Wolfsburg ist nicht gerade bekannt für seine verwinkelten Gassen, geschichtsträchtigen Orte oder besonderen Sehenswürdigkeiten. Wer einen Blick hinter die bekannte Fassade aus VW-Werk und Autostadt wirft, entdeckt in einer kleinen Seitenstraße mit Kopfsteinpflaster aber das Gegenstück zur hektischen Autoindustrie: das Atelier Café. Im ursprünglichen Kern der Stadt direkt neben der St. Annen Kirche gelegen, wurde ein historisches, altes Bauernhaus zum Café mit einem liebevoll angelegten Garten voller Hortensien umgebaut.
Das Konzept: Heimat und eine Prise Übertreibung. Wie passt das zusammen? Eigentlich ist es ganz einfach: regionale Produkte und gleichzeitig die volle Vielfalt. Deshalb gibt es bei Tobias Senft nicht nur einen oder zwei Aufstriche zum Frühstück, sondern gleich um die hundert. Dazu zählen bekannte bis ungewöhnliche Marmeladen, von der eigenen Marmeladenfrau hergestellt. Milchsorten gibt es bis zu sieben Stück und bei den Cerealien sind es inzwischen 80. „Mit der Zeit kamen immer mehr Sorten dazu, die von den Gästen nachgefragt und ins Sortiment aufgenommen wurden. Für die kleinen Gäste haben wir auch M&Ms und gebrannte Mandeln – ehrlich gesagt, freuen sich darüber auch die großen Gäste“, erklärt Tobias Senft schmunzelnd.
Das Mikrounternehmen
Das Wasser der Marke Tobiquell gehört ebenfalls Tobias Senft. Obwohl er inzwischen 52 Kunden beliefert und auch im Großhandel vertreten ist, zählt für ihn die Nähe zum Kunden: „Ich lege viel Wert auf persönlichen Kontakt und Flexibilität. Wenn jemand abends merkt, dass er noch eine Kiste mehr braucht, setze ich mich ins Auto und fahre los. Das rentiert sich nicht immer – aber ich mache es trotzdem“, gibt er lachend zu.
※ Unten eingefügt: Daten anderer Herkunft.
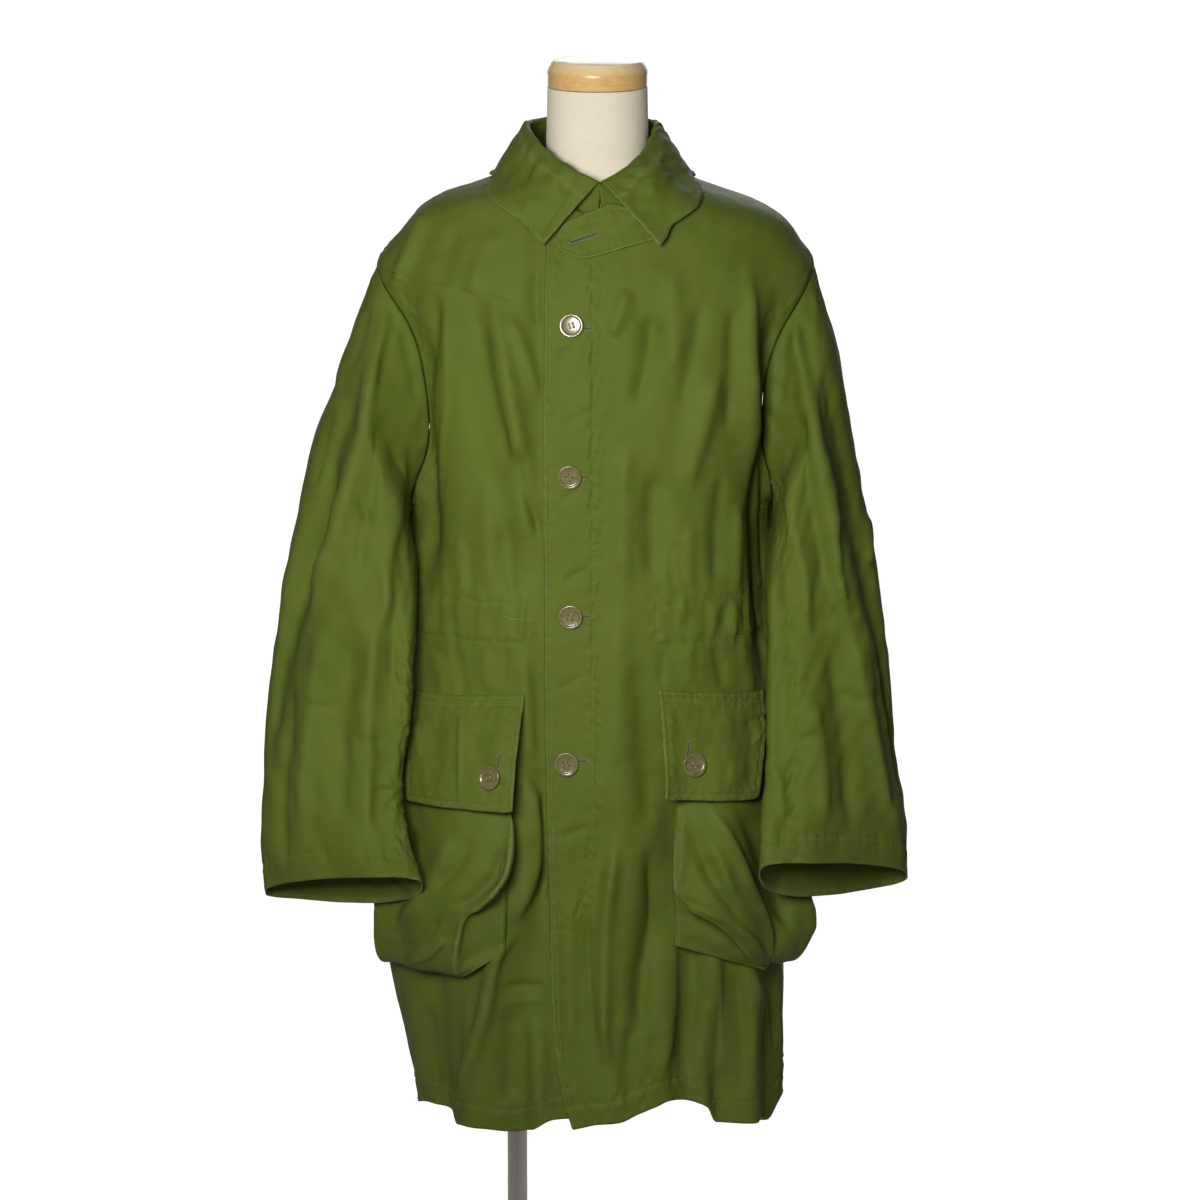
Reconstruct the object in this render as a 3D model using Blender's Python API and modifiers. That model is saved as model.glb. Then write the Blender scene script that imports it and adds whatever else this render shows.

Dass das Wasser für ihn etwas Besonderes ist, merkt man nicht nur an seinem persönlichen Service. Billiglöhne gibt es auf keiner Station der Produktion, die Flasche wird nachhaltig mit veganem Kleber und wenig Papier bedruckt und manchmal wird auch mit dem Lastenfahrrad statt mit dem Auto ausgeliefert. „Die CO2-Bilanz muss stimmen, auch für unsere Kunden. Ich verkaufe mein Wasser nicht nur, ich suche dafür ein schönes Zuhause“, beschreibt der Inhaber den Qualitätsgedanken. Im Gegensatz zu anderen Wasserherstellern liefert er seine Glasflaschen nur in zwei Sorten statt drei: naturell und feinperlig. Der Kohlensäuregehalt des feinperligen Premiumwassers liegt zwischen Medium und Sprudel, sodass es pur sowie als Schorle schmeckt. Für die Präsentation des Wassers im Hotelzimmer gibt es auch Holzbehälter für je eine Flasche und ein Glas – hergestellt in einer Behindertenwerkstatt in Wolfsburg.
Mädchen für alles
Das Atelier Café, der Wasseranbieter Tobiquell, ein Gourmetsortiment (Tobi Gourmet) und das Hotel Einschlaf gehören zum Portfolio von Tobias Senft. Er springt ein, wenn Personal fehlt, liefert Wasser nach, wo es gebraucht wird und hilft im Hotel, auch wenn es nur drei Zimmer hat. Zeit für die Familie hat er trotzdem. „Das alles geht nur mit sehr viel Spaß und Liebe. Wir haben mit dem Café vor über 20 Jahren angefangen und es stetig ausgebaut und weiter entwickelt. Manchmal macht es die Bürokratie schwer, aber alle, die im Café arbeiten, tun es, weil sie es lieben – nicht primär des Geldes wegen“, beschreibt Tobias Senft den Alltag.
Das merken Gäste auch daran, dass sie den Platz im Café solange besetzen können, wie sie wollen. Kein Tisch wird doppelt vergeben, die Außenplätze können spontan besetzt werden. Im unkomplizierten Atelier Café kommen die Gäste zur Ruhe. Die Kundennähe und dass Tobias Senft es gar nicht erst versucht, perfekt zu sein, sondern einfach er selbst bleibt, machen das Café zu etwas Besonderem. Dabei ist er an perfekt ziemlich nah dran – und wer weiß: Vielleicht ist die 37. Marmeladensorte, die sich heute jemand gewünscht hat, nächste Woche schon im Sortiment.